● Information supplied:

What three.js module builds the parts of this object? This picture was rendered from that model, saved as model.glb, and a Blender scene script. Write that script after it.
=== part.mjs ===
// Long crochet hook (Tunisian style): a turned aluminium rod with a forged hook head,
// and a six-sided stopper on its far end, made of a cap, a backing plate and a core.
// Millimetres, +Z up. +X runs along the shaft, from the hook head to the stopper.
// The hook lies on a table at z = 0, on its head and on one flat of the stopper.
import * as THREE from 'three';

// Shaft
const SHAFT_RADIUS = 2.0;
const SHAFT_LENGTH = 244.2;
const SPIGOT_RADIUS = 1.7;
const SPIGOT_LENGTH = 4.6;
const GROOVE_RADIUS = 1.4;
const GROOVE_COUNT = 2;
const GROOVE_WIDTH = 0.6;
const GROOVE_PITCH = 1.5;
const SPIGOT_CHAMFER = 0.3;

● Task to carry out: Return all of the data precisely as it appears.

● The completed task:
What three.js module builds the parts of this object? This picture was rendered from that model, saved as model.glb, and a Blender scene script. Write that script after it.
=== part.mjs ===
// Long crochet hook (Tunisian style): a turned aluminium rod with a forged hook head,
// and a six-sided stopper on its far end, made of a cap, a backing plate and a core.
// Millimetres, +Z up. +X runs along the shaft, from the hook head to the stopper.
// The hook lies on a table at z = 0, on its head and on one flat of the stopper.
import * as THREE from 'three';

// Shaft
const SHAFT_RADIUS = 2.0;
const SHAFT_LENGTH = 244.2;
const SPIGOT_RADIUS = 1.7;
const SPIGOT_LENGTH = 4.6;
const GROOVE_RADIUS = 1.4;
const GROOVE_COUNT = 2;
const GROOVE_WIDTH = 0.6;
const GROOVE_PITCH = 1.5;
const SPIGOT_CHAMFER = 0.3;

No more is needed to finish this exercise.